Ergreifende Szenen


müssen sich kürzlich im Burgtheater abgespielt haben. Ferdinand von Bulgarien, der auch nicht mehr das ist, was er einmal war, hat sich im Unglück entschlossen, ein gleichgestimmtes Milieu aufzusuchen und ließ sich von Herrn Thimig auf die Bühne geleiten:

.... Hierauf sprach er Herrn Gerasch an und sagte: »Ich habe Sie heute sehr bewundert. Ich habe ja schon öfter Gelegenheit gehabt, mich über Ihre schönen Leistungen zu freuen.« Nachdem er noch mit Herrn Moser gesprochen hatte, ließ er sich die jüngsten Mitglieder des Burgtheaters, die Damen Buchmann, Kutschera und Mayen, vorstellen und spendete ihnen in launiger Weise Lob für ihre Leistungen. Beim Abschied von den Künstlern sagte der König: »Ich habe nun einundzwanzig schwere Monate hinter mir, während welcher Zeit ich nie zum Ausruhen und zu künstlerischem Genuß gekommen bin.«

Aber jetzt ..! Der Geist des Burgtheaters und der König von Bulgarien machten einander Komplimente, wie zwei, die wissen, dass beide schon bessere Zeiten gesehen haben, und von denen jeder die Runzeln des andern auf sich bezieht.

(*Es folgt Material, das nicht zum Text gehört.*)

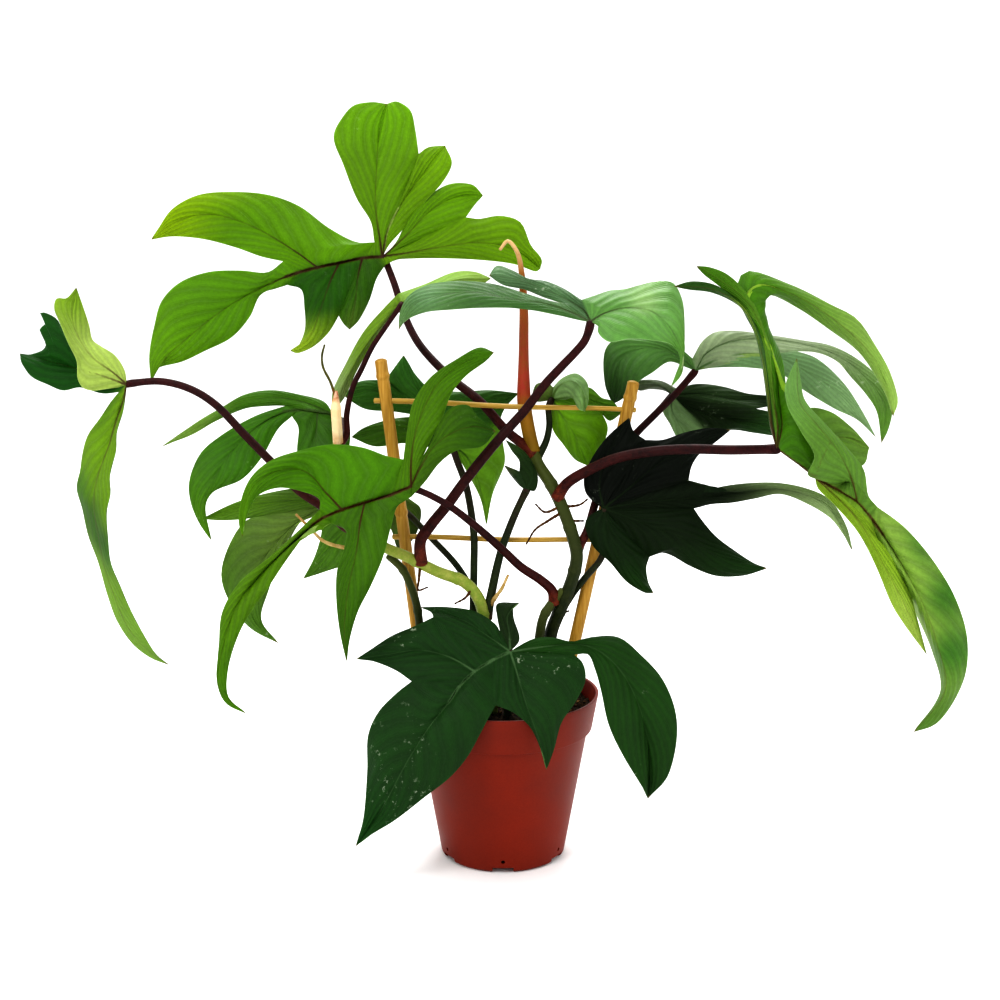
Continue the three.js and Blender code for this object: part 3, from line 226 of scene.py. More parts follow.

Dass man während des Krieges sich nichts gönnen konnte, ist begreiflich; dass man in ernster Zeit sich des Herrn Gerasch erinnert, ist rühmlich; dass man nach den Niederlagen der Bulgaren der Durchfälle des Burgtheaters gedenkt, ist tröstlich. Aber der Kunstsinn des Königs Ferdinand dürfte wohl eben der militärische Vorteil sein, den die Serben voraushaben. Ein Wechselgastspiel des Burgtheaters in Sofia wäre nicht übel, und taktvoller Weise sollte es Herr Thimig nicht versäumen, gelegentlich an Ort und Stelle seine Anerkennung für die schönen Leistungen auszusprechen.

 

 

Nr. 389/90, XV. Jahr 

15. Dezember 1913.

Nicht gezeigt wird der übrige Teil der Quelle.